### TASK PROMPT:
Your task is to copy a single run of lines that starts at the line with "anchor.cord(vectors(ANCHOR_CORD_MM))" and stops at the line with "if empty is", keeping both ends. Copy nothing else.

### DATA SHOWN:

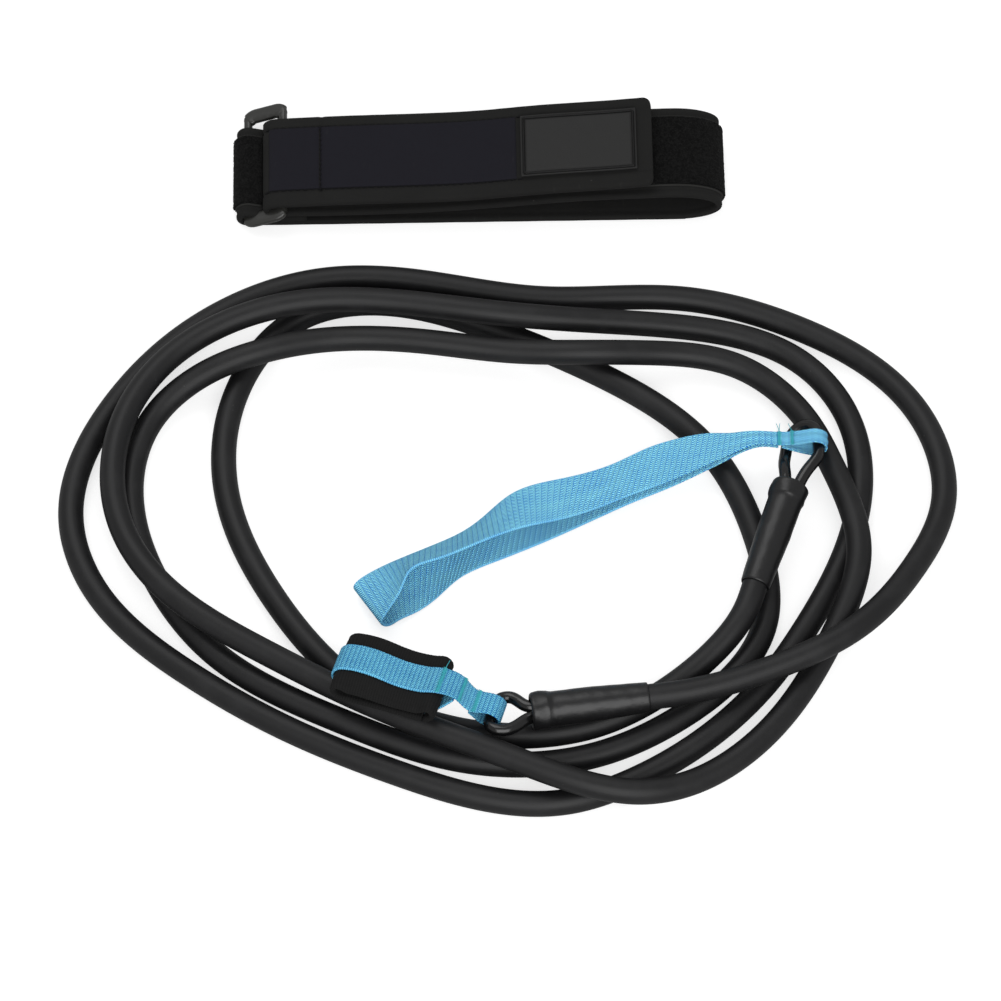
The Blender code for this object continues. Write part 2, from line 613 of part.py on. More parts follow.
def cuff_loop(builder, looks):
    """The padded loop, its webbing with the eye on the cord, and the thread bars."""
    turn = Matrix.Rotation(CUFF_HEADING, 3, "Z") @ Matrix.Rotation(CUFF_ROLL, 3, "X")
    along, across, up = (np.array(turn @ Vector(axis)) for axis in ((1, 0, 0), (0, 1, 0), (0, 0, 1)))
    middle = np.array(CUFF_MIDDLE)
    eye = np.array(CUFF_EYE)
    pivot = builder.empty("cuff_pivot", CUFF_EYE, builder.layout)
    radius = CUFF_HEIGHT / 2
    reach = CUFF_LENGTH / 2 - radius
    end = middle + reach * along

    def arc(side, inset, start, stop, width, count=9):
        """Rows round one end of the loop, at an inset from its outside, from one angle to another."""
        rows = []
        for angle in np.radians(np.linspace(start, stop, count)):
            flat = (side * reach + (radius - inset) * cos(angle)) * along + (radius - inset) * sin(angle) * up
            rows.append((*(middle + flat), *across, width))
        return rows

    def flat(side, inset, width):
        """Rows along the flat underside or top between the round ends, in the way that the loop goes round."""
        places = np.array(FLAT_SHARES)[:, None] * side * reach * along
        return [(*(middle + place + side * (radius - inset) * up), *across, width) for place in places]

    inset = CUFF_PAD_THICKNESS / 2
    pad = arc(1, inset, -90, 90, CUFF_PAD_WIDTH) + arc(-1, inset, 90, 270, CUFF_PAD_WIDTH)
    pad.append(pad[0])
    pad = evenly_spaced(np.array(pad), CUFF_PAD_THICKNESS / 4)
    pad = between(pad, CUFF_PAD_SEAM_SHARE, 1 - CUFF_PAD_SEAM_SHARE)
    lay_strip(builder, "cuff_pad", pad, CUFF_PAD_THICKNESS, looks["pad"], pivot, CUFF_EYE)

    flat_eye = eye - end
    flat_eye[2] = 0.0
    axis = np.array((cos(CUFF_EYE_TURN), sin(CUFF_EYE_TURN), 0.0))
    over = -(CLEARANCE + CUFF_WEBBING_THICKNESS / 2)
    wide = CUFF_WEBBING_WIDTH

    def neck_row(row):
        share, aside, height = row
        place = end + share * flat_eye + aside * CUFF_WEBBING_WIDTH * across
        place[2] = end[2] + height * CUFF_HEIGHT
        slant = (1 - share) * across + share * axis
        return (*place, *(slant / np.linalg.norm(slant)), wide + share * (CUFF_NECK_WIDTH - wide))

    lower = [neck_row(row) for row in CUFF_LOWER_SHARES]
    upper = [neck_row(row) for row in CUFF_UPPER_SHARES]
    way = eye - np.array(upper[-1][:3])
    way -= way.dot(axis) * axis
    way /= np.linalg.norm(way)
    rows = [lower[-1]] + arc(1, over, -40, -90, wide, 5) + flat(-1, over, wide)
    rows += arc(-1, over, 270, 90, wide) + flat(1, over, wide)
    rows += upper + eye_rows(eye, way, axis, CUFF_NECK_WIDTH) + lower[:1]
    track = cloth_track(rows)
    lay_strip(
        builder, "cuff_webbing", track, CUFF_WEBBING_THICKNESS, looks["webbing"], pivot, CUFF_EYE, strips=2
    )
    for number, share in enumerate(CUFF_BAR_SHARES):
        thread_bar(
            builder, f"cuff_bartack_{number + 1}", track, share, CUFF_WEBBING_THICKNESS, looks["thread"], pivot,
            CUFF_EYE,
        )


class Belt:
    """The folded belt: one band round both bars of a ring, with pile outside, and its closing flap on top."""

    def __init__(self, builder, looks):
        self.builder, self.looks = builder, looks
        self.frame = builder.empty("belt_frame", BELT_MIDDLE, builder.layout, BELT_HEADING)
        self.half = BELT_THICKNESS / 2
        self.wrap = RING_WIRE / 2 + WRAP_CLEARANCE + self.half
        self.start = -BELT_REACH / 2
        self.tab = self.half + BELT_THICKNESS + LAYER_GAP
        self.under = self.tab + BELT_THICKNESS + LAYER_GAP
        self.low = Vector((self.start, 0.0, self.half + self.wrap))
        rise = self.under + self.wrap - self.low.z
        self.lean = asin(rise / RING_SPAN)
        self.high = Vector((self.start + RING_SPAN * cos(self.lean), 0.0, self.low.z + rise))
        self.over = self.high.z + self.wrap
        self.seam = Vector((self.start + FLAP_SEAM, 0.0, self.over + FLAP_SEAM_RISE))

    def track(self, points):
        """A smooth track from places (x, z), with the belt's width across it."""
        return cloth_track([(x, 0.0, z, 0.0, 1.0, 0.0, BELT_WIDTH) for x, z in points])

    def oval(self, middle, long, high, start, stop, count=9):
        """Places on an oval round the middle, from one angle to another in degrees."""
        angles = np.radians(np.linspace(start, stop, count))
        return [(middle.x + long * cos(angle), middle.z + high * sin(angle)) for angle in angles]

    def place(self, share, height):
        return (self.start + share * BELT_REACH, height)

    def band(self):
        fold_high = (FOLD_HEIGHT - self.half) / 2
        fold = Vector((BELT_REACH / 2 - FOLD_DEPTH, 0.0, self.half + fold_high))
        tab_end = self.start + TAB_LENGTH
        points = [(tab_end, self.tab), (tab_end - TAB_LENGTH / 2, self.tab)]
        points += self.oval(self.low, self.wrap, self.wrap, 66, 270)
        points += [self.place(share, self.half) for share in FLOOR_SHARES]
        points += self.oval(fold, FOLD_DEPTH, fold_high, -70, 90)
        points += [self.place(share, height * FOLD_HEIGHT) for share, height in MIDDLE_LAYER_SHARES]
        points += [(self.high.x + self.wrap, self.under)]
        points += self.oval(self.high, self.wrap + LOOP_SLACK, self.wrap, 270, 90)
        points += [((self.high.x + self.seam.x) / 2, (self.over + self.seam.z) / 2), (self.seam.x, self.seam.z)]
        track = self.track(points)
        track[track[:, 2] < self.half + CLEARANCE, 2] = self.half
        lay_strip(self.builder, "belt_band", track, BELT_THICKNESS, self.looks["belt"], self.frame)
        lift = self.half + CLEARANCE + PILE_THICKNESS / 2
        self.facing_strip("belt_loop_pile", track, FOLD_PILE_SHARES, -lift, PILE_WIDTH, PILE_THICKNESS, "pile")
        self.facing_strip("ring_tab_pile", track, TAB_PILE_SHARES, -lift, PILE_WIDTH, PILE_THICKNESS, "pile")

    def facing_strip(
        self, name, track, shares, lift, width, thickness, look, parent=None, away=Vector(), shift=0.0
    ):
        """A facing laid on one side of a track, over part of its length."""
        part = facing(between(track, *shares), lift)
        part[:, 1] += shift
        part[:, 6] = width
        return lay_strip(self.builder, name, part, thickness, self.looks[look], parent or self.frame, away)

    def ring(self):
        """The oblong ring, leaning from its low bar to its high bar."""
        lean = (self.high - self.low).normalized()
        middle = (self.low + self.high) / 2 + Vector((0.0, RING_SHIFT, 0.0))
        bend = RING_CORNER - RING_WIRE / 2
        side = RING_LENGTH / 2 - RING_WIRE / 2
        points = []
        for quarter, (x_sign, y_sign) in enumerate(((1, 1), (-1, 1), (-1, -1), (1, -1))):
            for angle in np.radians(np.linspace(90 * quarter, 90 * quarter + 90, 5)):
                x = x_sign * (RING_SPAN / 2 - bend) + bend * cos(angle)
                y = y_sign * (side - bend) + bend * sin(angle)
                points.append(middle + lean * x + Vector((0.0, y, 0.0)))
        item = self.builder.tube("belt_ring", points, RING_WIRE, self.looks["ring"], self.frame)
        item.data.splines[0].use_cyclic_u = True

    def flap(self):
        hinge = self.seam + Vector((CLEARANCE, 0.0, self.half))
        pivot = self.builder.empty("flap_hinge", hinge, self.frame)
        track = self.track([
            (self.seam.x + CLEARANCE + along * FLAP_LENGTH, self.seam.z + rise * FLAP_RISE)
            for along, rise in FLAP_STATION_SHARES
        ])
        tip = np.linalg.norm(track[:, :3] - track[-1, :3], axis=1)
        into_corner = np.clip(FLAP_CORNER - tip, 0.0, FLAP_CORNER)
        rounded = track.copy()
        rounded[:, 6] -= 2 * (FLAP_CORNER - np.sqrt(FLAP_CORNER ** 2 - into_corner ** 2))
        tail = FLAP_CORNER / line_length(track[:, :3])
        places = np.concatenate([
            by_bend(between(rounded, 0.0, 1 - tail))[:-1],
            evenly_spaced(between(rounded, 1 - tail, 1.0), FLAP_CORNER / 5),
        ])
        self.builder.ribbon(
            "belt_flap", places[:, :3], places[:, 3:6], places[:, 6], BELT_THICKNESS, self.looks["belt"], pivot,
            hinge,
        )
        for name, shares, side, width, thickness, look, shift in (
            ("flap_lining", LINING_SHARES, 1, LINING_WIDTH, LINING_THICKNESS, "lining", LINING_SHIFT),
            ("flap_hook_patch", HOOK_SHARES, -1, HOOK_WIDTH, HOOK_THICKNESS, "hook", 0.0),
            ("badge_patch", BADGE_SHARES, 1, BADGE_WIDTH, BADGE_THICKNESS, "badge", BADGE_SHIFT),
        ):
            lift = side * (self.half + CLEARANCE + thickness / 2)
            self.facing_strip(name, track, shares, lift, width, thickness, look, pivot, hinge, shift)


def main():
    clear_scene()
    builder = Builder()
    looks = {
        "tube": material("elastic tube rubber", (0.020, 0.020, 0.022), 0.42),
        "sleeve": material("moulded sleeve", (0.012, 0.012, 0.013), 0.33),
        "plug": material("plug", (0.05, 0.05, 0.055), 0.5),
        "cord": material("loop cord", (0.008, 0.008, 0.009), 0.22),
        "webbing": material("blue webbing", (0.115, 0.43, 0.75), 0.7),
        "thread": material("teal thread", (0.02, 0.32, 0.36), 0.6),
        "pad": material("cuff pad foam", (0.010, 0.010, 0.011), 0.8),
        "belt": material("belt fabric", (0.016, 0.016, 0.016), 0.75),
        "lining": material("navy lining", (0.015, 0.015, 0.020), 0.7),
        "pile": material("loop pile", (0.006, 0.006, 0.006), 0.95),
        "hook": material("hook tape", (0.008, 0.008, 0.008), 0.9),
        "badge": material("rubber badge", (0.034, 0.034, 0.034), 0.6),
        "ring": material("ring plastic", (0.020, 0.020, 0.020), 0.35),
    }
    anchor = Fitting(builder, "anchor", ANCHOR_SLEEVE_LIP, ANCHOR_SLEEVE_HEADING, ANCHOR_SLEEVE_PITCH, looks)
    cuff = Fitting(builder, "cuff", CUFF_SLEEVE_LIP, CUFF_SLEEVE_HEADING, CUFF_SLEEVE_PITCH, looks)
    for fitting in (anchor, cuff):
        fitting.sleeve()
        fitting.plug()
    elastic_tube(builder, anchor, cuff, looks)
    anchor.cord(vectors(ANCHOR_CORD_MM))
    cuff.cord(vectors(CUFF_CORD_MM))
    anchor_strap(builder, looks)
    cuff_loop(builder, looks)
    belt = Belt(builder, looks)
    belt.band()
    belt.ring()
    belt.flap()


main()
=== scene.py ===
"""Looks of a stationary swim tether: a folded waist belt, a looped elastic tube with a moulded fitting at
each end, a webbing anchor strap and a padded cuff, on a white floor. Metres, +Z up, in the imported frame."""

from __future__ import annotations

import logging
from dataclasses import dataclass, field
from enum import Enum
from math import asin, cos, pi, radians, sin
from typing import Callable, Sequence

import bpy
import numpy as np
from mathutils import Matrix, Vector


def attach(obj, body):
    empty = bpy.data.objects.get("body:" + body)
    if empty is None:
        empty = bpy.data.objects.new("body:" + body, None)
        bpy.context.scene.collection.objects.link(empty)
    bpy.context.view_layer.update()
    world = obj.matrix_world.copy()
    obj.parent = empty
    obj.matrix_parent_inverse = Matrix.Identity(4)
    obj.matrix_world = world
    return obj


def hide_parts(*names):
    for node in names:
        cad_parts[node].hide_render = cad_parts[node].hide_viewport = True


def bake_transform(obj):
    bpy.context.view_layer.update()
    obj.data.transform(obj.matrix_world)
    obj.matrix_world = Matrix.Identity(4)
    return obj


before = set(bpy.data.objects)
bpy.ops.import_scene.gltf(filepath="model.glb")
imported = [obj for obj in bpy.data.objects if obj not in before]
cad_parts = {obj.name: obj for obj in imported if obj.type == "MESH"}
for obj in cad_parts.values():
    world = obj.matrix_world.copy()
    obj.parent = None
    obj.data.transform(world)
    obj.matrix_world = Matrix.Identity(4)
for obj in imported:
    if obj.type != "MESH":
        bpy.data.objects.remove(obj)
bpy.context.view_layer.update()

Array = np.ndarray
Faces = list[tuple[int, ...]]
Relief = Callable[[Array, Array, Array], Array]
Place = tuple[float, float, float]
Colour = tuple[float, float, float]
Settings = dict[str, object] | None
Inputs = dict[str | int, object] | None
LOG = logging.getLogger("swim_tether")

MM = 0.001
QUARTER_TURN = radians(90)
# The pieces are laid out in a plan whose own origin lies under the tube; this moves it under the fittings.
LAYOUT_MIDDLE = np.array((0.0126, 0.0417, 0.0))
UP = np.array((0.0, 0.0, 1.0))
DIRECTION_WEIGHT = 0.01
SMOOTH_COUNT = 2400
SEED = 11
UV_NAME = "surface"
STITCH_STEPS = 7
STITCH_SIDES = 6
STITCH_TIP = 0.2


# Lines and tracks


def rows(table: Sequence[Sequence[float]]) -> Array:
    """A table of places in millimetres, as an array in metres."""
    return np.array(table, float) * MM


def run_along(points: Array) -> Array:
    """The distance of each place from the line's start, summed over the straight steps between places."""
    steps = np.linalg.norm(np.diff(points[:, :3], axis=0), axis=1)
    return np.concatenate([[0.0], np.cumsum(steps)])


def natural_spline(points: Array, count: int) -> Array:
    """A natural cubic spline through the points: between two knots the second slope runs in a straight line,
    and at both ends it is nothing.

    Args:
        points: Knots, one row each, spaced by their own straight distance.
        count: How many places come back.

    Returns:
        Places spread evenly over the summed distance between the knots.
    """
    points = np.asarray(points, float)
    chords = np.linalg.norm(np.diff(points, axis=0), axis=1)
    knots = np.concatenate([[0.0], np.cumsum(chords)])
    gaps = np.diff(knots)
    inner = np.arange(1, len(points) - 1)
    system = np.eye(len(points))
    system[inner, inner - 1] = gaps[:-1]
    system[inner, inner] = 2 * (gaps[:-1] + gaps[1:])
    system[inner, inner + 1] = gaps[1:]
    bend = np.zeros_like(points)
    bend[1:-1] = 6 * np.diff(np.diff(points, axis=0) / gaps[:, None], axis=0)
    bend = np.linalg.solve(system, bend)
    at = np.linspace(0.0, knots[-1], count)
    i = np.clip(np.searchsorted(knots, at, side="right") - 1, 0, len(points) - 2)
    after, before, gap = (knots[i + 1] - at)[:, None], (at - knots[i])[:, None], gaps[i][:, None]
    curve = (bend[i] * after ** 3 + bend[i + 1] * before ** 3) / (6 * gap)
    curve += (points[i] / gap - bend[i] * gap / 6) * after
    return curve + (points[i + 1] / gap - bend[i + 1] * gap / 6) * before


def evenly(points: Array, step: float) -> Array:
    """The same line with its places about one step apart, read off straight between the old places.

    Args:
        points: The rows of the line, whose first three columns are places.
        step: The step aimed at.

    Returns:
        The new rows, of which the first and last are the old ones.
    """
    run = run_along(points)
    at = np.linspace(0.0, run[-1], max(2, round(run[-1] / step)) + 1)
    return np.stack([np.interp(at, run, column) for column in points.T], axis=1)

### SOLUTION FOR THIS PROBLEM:
    anchor.cord(vectors(ANCHOR_CORD_MM))
    cuff.cord(vectors(CUFF_CORD_MM))
    anchor_strap(builder, looks)
    cuff_loop(builder, looks)
    belt = Belt(builder, looks)
    belt.band()
    belt.ring()
    belt.flap()


main()
=== scene.py ===
"""Looks of a stationary swim tether: a folded waist belt, a looped elastic tube with a moulded fitting at
each end, a webbing anchor strap and a padded cuff, on a white floor. Metres, +Z up, in the imported frame."""

from __future__ import annotations

import logging
from dataclasses import dataclass, field
from enum import Enum
from math import asin, cos, pi, radians, sin
from typing import Callable, Sequence

import bpy
import numpy as np
from mathutils import Matrix, Vector


def attach(obj, body):
    empty = bpy.data.objects.get("body:" + body)
    if empty is None:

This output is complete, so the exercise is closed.